Rates on 30-year mortgages rose last week for the first time in five weeks, according to a nationwide survey.
Freddie Mac said Thursday its weekly survey showed that rates on 30-year fixed-rate mortgages averaged 5.63 percent, up from 5.56 percent last week. It was the first increase in five weeks and only the second gain in the past 11 weeks.
The recent decline in mortgage rates helped push sales of both new and existing homes to record levels in April and provided support for a boom in housing construction.
The government reported Thursday that builders began construction at an annual rate of 2.009 million homes and apartments in May, up 0.2 percent from the April pace.
Despite the fact that the Federal Reserve has been raising short-term interest rates for a year, long-term rates, including mortgage rates, have been falling for much of this year, providing support for the red-hot housing market.
Frank Nothaft, chief economist at Freddie Mac, noted that the low mortgage rates pushed applications for mortgages to purchase homes last week up to the highest level on record, according to a Mortgage Bankers Association survey.

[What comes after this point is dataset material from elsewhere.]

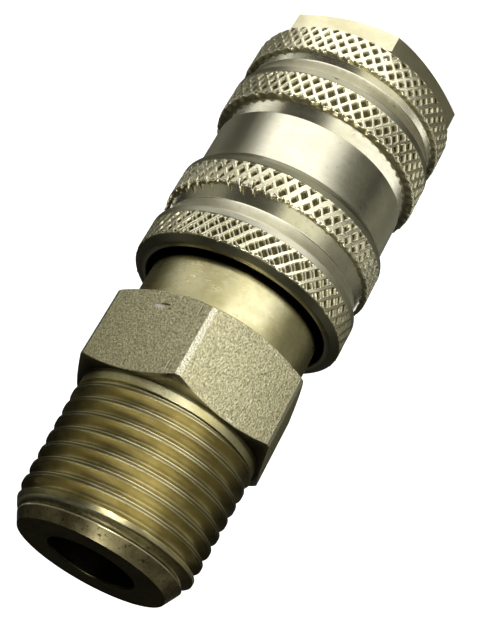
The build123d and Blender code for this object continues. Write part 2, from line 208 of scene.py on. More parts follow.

"Although the 30-year mortgage rate ticked up this week, which wasn't completely unexpected, it is still below last year's annual average and well below where it was at this time last year," Nothaft said.
For 15-year fixed-rate mortgages, a popular option for refinancing, rates rose to 5.22 percent, up from 5.14 percent last week.
Rates on one-year adjustable-rate mortgages averaged 4.25 percent, up from 4.21 percent last week.
For five-year hybrid adjustable-rate mortgages, rates were at 5.10 percent, up from 5.01 percent last week.
The nationwide averages for mortgage rates do not include add-on fees known as points. The one-year ARM had an average fee of 0.7 point and the other three mortgage categories carried fees of 0.5 point.
A year ago, 30-year mortgages averaged 6.32 percent, 15-year mortgages were at 5.70 percent and one-year ARMs averaged 4.13 percent. Freddie Mac does not have historical data on the five-year ARM, which it began tracking this year.